The Trubia A4 was a Spanish experimental light tank developed during the 1920s by the Fábrica de Armas de Trubia. Based on experience gained with the Renault FT during the Rif War, it was intended to provide the Spanish Army with the first domestically produced tank. Four prototypes were built between 1926 and 1934. Although several innovative features were introduced, it never entered production. The surviving vehicles saw limited service during the Spanish Civil War.

== History ==

=== Development ===
Due to their experiences in the Rif War, the Spanish Army decided to fund a development program for a new Spanish light tank. The new vehicle was to be based on the Renault FT, which was the most numerous armored vehicle in service with the Spanish Army at the time and one of the most widely used by foreign armies. The program was spearheaded by Captain of the Artillery Carlos Ruiz de Toledo, who had first commanded the battery of Schneider CA1 assault tanks in Morocco; Toledo felt that the tank would become an extremely important asset in future conflicts and felt that the Spanish Army required a Spanish-built model. As a result, he toured a number of European states in an effort to collect information on new trends in tank design and attempt to integrate these into the Spanish tank program. The first prototype began to be developed in 1925. It was produced in the Trubia Artillery Factory (Fábrica de Artillería Trubia), in Asturias, The resulting tank was known as the Carro de Combate Trubia serie A, or the "Series A Trubia tank". The tank was powered by a four-cylinder Hispano-Suiza 40/50 engine, the same engine the Spanish Army's military trucks had been equipped with since 1915. Given the Spanish Army's opinion that the FT was limited in firepower, the Trubia tank featured a special turret. The turret was designed in two articulated halves, which could traverse independently, each armed with a machine gun. Theoretically, if one of the machine guns jammed, the tank would still have another one to defend itself with. Furthermore, the vehicle's hull was provided with firing ports, to allow the crew to fire small arms from within the tank. This prototype was put through a series of tests, and its success brought about the decision to continue development on a Spanish tank, leading to an improved Trubia tank design, known as the Modelo Trubia 75HP, tipo rápido, serie A (Model Trubia 75 hp, fast tank, series A).

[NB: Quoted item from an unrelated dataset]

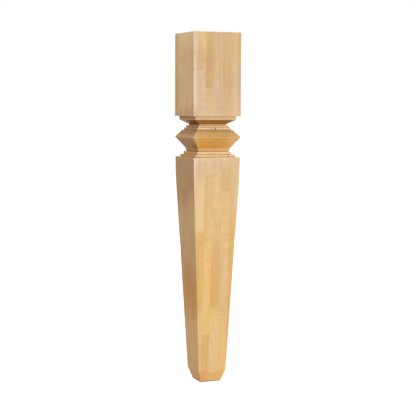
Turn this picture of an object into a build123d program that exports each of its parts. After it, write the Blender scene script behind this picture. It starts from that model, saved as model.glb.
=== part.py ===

While touring Europe for a second time, in an attempt to integrate foreign design trends into the new Trubia, Captain Ruiz de Toledo found a new type of track system in Germany. Designed to avoid having problems with the tracks coming off the vehicle, the new design substituted the traditional tracks with a system which was held together by a lateral metal wall, with the roadwheels suspended from the chassis. The track system was the most innovative and unique part of the new Trubia light tank. Apart from the new tracks, the Trubia was to have a greater velocity (at least 30 km/h) and greater road range than the FT. While a new machine gun was installed on the glacis plate, the tank's crew was increased from two to three, which caused the hull to be enlarged; this also allowed the engine to be maintained from inside the vehicle, allowing the crew to fix small breakdowns in the field. To refrigerate the engine and the crew, a compressed air dispenser was installed inside the chassis. This solved problems dealing with the crew's claustrophobia and the intake of gasses originating from the engine found in the FT, and made crewing the tank much more ergonomic. The original 50 hp was replaced with a more powerful 75 hp Daimler four cylinder engine. The transmission had four forward gears and four reverse gears. The new tank proved satisfactory—and even bettered the FT in some aspects—and the Spanish Army ordered the construction of four prototypes. The first prototype was manufactured in 1926. A total of four prototypes were ordered, but production was slow and by 1928 only one of the tanks had been completed, while the other three prototypes were not armed. The completed vehicle, called the Trubia A4, was sent to the Firing School where it was put through numerous tests. In 1931, a second prototype was completed, while the final two were completed in 1934. The original prototype was returned to the factory in 1935, to integrate a number of modernizations and to repair any damage which the vehicle endured during the testing process. The other three tanks were issued to the Milan Infantry Regiment, in Oviedo, where they continued testing.

=== Combat ===
In the Spanish Civil War, the three Trubia A4 prototypes issued to the Milan Infantry Regiment at Oviedo were turned over to the Nationalist uprising during the siege, while the fourth prototype located in the Trubia Factory was taken by the factory's workers and quickly repaired so that it could be pressed into service in the Republican Army. One of the Nationalist ones was blown up by its crew after developing mechanical troubles at Argañosa to prevent its capture. The two surviving tanks were last used against another attempted Republican assault on Oviedo In February 1937, when they spearheaded a successful counterattack in the area of Postigo.

=== Fate ===
It is unknown what happened to the rest of them after the war although they were likely scrapped, however a running replica was built for the Museo de la Historia Militar Española, el Cueto in Asturias.